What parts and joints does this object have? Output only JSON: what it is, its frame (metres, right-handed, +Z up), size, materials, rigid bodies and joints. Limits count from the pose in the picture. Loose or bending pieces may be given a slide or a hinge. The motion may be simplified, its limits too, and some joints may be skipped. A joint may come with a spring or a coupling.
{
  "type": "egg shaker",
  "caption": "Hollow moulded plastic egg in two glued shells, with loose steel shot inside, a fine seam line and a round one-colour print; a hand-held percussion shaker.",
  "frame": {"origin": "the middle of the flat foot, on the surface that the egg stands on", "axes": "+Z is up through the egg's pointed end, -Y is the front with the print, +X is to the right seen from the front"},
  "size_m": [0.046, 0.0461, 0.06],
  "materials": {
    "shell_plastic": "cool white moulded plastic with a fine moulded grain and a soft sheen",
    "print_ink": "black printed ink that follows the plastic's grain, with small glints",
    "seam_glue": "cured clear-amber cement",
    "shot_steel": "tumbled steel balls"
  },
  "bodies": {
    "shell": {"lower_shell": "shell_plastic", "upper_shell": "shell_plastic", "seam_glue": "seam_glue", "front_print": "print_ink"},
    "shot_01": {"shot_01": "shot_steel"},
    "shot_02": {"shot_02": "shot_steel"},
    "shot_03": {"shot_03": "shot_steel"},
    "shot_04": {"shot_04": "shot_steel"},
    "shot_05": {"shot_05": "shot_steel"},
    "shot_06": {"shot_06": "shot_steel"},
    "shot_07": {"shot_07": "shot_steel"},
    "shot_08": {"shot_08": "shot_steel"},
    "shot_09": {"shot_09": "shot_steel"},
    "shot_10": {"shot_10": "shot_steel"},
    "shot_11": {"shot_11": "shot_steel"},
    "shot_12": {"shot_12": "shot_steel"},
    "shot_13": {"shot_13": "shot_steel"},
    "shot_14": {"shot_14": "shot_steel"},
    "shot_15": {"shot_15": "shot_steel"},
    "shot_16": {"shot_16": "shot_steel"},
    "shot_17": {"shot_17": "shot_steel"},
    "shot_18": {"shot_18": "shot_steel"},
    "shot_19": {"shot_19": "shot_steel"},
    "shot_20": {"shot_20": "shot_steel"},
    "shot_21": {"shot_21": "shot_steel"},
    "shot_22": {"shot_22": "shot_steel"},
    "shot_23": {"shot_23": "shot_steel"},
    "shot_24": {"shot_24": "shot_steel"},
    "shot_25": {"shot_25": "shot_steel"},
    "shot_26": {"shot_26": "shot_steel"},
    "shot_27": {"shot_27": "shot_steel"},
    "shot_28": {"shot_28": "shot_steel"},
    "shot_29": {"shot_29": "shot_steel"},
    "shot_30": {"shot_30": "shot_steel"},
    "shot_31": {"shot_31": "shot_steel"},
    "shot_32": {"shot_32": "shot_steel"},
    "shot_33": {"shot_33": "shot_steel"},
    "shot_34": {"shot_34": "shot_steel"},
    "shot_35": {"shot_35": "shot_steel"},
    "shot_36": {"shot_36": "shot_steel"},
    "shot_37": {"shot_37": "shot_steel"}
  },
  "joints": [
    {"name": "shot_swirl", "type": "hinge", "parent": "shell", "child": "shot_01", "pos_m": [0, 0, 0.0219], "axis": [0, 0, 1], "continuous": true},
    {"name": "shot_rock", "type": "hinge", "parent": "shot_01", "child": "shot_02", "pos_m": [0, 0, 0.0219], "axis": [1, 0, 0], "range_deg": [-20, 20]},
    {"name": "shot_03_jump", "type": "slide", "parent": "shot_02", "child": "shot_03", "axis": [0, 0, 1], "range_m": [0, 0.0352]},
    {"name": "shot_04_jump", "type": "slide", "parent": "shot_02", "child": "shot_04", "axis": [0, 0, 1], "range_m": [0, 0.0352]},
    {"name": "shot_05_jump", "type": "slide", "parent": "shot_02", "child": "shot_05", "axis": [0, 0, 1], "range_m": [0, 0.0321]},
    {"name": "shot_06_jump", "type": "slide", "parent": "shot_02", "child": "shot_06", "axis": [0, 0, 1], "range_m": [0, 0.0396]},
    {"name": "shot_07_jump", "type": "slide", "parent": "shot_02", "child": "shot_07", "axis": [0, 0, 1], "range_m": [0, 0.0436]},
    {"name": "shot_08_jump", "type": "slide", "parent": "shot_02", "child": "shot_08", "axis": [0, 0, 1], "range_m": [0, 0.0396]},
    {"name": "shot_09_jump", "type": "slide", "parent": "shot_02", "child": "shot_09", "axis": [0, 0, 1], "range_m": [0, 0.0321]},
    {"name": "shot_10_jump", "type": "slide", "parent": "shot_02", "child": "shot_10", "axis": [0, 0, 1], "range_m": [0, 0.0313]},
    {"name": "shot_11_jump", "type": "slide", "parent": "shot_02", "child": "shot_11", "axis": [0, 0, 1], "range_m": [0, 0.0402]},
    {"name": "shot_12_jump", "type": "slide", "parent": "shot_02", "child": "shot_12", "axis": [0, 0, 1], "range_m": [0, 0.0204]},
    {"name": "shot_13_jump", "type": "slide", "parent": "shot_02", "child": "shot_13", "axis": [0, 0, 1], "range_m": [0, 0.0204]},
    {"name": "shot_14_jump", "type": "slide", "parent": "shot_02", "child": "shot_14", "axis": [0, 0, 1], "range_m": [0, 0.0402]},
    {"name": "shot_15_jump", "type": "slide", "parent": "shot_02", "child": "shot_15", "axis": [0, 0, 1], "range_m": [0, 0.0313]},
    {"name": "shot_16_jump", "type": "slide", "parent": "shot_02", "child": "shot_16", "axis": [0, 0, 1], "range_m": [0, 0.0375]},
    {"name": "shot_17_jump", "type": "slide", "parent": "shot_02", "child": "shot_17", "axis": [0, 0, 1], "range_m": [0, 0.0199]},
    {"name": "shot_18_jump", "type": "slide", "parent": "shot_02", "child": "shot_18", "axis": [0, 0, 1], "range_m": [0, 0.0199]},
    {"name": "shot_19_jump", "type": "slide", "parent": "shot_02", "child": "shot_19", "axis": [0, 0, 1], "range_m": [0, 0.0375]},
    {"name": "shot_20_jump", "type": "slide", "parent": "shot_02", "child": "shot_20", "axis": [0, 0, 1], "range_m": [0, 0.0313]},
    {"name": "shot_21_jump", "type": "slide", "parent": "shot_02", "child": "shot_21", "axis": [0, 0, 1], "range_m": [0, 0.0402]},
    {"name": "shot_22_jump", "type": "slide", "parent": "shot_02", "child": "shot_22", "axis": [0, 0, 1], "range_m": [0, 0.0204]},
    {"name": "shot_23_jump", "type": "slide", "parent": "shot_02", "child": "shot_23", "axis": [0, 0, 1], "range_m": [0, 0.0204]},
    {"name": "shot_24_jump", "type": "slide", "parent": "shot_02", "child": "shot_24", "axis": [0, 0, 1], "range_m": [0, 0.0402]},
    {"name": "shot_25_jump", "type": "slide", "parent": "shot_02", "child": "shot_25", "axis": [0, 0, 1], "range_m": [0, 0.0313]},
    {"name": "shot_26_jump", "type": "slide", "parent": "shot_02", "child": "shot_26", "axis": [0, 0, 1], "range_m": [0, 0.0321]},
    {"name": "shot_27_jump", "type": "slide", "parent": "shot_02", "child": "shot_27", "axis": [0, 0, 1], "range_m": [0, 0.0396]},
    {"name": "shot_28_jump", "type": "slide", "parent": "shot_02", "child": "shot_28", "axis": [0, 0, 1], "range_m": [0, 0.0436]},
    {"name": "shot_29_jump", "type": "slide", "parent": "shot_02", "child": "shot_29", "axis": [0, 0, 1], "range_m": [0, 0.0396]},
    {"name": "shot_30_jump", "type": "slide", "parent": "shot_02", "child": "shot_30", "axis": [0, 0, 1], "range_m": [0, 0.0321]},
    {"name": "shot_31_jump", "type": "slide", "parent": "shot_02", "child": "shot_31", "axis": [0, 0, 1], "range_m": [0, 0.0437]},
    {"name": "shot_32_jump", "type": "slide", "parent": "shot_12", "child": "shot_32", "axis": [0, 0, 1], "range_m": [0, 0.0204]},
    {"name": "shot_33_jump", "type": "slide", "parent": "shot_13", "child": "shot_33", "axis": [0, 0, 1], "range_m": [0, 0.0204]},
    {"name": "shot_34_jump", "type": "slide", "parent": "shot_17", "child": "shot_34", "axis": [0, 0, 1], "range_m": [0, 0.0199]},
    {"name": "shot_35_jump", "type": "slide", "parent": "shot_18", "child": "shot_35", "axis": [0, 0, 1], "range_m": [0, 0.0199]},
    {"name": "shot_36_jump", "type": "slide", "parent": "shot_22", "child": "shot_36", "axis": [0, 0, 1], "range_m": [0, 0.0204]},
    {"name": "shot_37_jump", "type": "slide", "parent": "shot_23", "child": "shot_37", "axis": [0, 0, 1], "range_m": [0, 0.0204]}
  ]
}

▶ **Task prompt**: Of the lines above, how many hold the string "frame"? Answer with only the number.

▶ **Answer in full**: 2